Читаем Статьи по семиотике культуры и искусства полностью

Каноническое искусство играет огромную роль в общей истории художественного опыта человечества. Вряд ли имеет смысл рассматривать его как некоторую низшую или уже пройденную стадию. И тем более существенно поставить вопрос о необходимости изучать не только его внутреннюю синтагматическую структуру, но и скрытые в нем источники информативности, позволяющие тексту, в котором все, казалось бы, заранее известно, становиться мощным регулятором и строителем человеческой личности и культуры.

1973

Художественная природа русских народных картинок

Одним из основных препятствий при определении художественной природы русского лубка является устоявшийся взгляд на это глубоко своеобразное явление сквозь призму жанрового деления искусств, активно функционирующих в среде, социально и культурно чуждой народному творчеству.
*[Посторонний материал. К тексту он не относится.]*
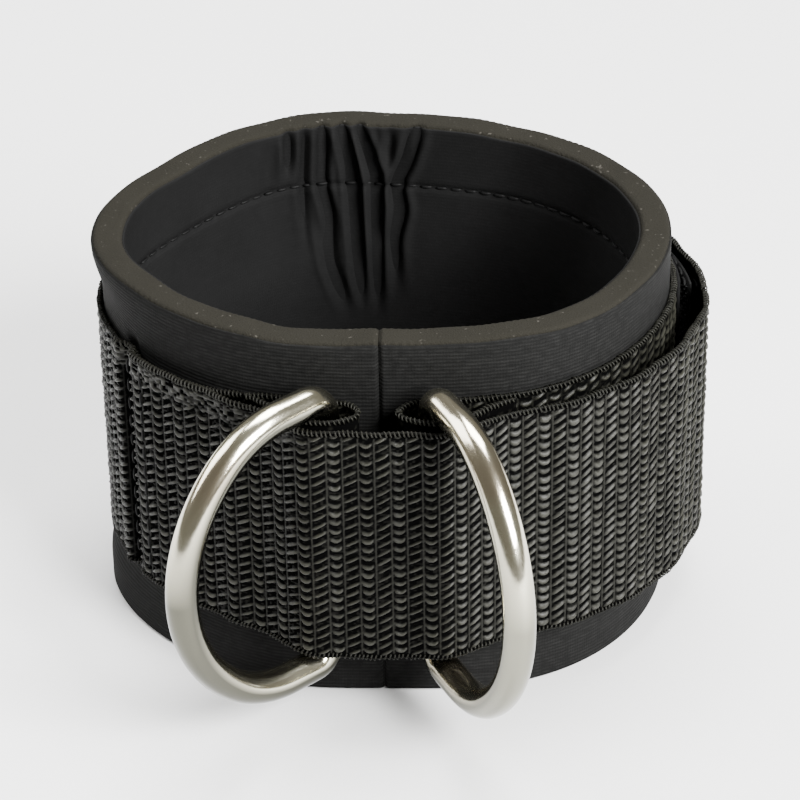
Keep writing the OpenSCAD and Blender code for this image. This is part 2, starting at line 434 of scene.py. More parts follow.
def resample(path, step):
    """A path of (x, y, level, cover) points as points a step apart: the distance along it, plan
    positions, levels, covers, and unit normals to its right."""
    path = np.asarray(path, float)
    seg = np.linalg.norm(np.diff(path[:, :2], axis=0), axis=1)
    dist = np.concatenate([[0], np.cumsum(seg)])
    count = max(2, int(round(dist[-1] / step)) + 1)
    s = np.linspace(0, dist[-1], count)
    xy = np.stack([np.interp(s, dist, path[:, k]) for k in (0, 1)], 1)
    level, cover = (np.interp(s, dist, path[:, k]) for k in (2, 3))
    tangent = np.gradient(xy, axis=0)
    tangent /= np.linalg.norm(tangent, axis=1, keepdims=True)
    normal = np.stack([tangent[:, 1], -tangent[:, 0]], 1)
    return s, xy, level, cover, normal


# ---------------------------------------------------------------------------
# Webbing
# ---------------------------------------------------------------------------

WEFT_PITCH = 2.9
WARP_PITCH = 1.88
COLUMN_PHASE = 1.93
FLOAT_HEIGHT = 0.6


def cell_noise(i, j, seed):
    """A repeatable value from 0 to 1 for each cell of the weave."""
    h = np.sin(i * 127.1 + j * 311.7 + seed * 74.7) * 43758.5453
    return h - np.floor(h)


def weave(s, v, cover):
    """Height, from 0 to about 1, of the webbing's face. Columns stand side by side along the
    strap: in one the yarn crosses in hanging cups, in the next in slanting rungs, and fine
    threads run up between them. Deep pits are left between the rungs."""
    column = np.floor(s / WEFT_PITCH)
    odd = np.mod(column, 2) > 0
    u = 2 * (s / WEFT_PITCH - column) - 1
    sway = 0.12 * (cell_noise(column, 3.0, 5.0) - 0.5)
    centre = np.where(odd, 0.85 * u, -0.50 + 1.05 * np.abs(u) ** 2.2)
    w = 2 * v / WARP_PITCH - odd + sway - centre
    row = np.round(w / 2)
    d = w - 2 * row + 0.16 * (cell_noise(column, row, 2.0) - 0.5)
    half = np.where(odd, 0.60 - 0.17 * u * u, 0.74 - 0.27 * u * u)
    half = half * (0.80 + 0.36 * cell_noise(column, row, 4.0)) * (0.55 + 0.45 * cover)
    rung = np.clip(1 - (d / half) ** 2, 0, 1) ** 0.8
    slip = 0.12 * (cell_noise(column, row, 6.0) - 0.5)
    reach = np.where(odd, np.abs(u - 0.04 + slip) / 0.90, np.abs(u + slip) / 0.84)
    along = np.clip(1 - reach ** 4, 0, 1) ** 0.7
    jitter = 0.55 + 0.35 * cell_noise(column, row, 1.0)
    jitter = jitter + 0.20 * cell_noise(np.floor(s / 0.45), np.floor(v / 0.3), 8.0)
    threads = 0.46 * np.exp(-((1 - np.abs(u)) / 0.13) ** 2)
    ground = 0.24 * cell_noise(np.floor(s / 0.6), np.floor(v / 0.4), 9.0)
    return np.maximum(np.maximum(jitter * along * rung, threads), ground)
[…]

Конечно, после того переворота, который произошел в XX в. во взглядах на художественное достоинство так называемых примитивных видов искусства, никто уже не говорит о художественной неполноценности лубка. Гораздо чаще можно встретить рассуждения о значении народной картинки для развития «большой» живописи, об эстетических достоинствах народной графики. Однако одобрения эти имеют ту же основу, что и раздававшиеся прежде осуждения: лубок объявляется уже не примитивным и неумелым, а своеобразным видом графики, но, по-прежнему, функционально однотипным другим формам графического искусства. Смысл настоящей статьи в том, чтобы показать, что лубок живет не в мире разделенных и отдельно функционирующих жанров, а в особой атмосфере комплексной, жанрово не разделенной игровой художественности, которая органична для фольклора и в принципе чужда письменным формам культуры (станковая живопись типологически принадлежит к словесно-письменному этапу культуры). Фольклорный мир искусства задает совершенно особую позицию аудитории. В рамках письменной культуры аудитория «потребляет» текст (слушает или читает, смотрит). В атмосфере фольклорности аудитория играет с текстом и в текст. Чтобы понять, что имеется в виду, следует вспомнить хорошо известный многим по личным наблюдениям и отмеченный в педагогической литературе эффект переживания «картинок» детьми. Дети не «смотрят», а рассматривают иллюстративный материал, трогают его и вертят и, если текст произвел впечатление, начинают прыгать, двигаться, кричать или петь.

Из сказанного вытекает, что хотя основной тезис настоящей статьи — особая природа и текста лубка («текст» здесь и дальше понимается не как словесная часть гравированного листа, а в семиотическом смысле как совокупность всех значимых изображений и надписей, составляющих «картинку»), и его функционирования в аудитории, и отношения к нему самой этой аудитории, однако возможны случаи, когда лубок, передвинутый в иной культурно-художественный контекст, функционирует в ряду обычной графики (восприятие лубка «культурным» зрителем) или, наоборот, нелубочное изображение, попав в среду, ориентированную на активное «вхождение в текст», функционирует как разновидность «народной картинки». Такие «сдвинутые» ситуации характерны, например, для соотношения «барочная живопись — народная картинка» или для совершенно не изученных процессов фольклоризации живописи в XX в. в процессе полиграфического ее воспроизведения.

* * *

Первое, что бросается в глаза при внимательном рассмотрении русской народной картинки, это совсем иное, чем в получившем самостоятельное бытие жанре гравюры, отношение к другим типам искусства. Особенно органична связь лубка с театром[207].

Художественное пространство лубочного листа организовано особым образом, ориентируя зрителей на пространственные переживания не живописно-графического, а театрального типа. На это прежде всего указывает мотив рампы и театральных занавесей-драпировок, составляющих рамку многих гравированных листов. Так, листы комедии Симеона Полоцкого «Притча о блудном сыне» — лубочной книжки, гравированной мастером М. Нехорошевским, — воспроизводят сцену с актерами, обрамленную кулисами: сверху — театральным наметом, а внизу — рампой с осветительными плошками. Ряд голов зрителей, изображенный внизу, на грани между рисунком и текстом, уничтожает сомнения в том, что гравюра воспроизводит театральное

пространство.

Изображение сцены создает принципиально иной художественный эффект, чем рисунок, который зритель относит непосредственно к какой-либо действительности. Являясь изображением изображения, оно создает повышенную меру условности. Изображение, делаясь знаком знака, переносит зрителя в особую, игровую «действительность».

Столь полного и демонстративного выявления театральной природы изображения, как в «Притче о блудном сыне», мы в других листах не находим. Однако ярмарочно-балаганно-театральная сущность лубка многократно выявляется в оформлении рамки картинки, часто стилизованной под занавес или кулисы. Такова, например, рамка листа «Ах, черной глаз, поцелуй хоть раз»[208] и много других.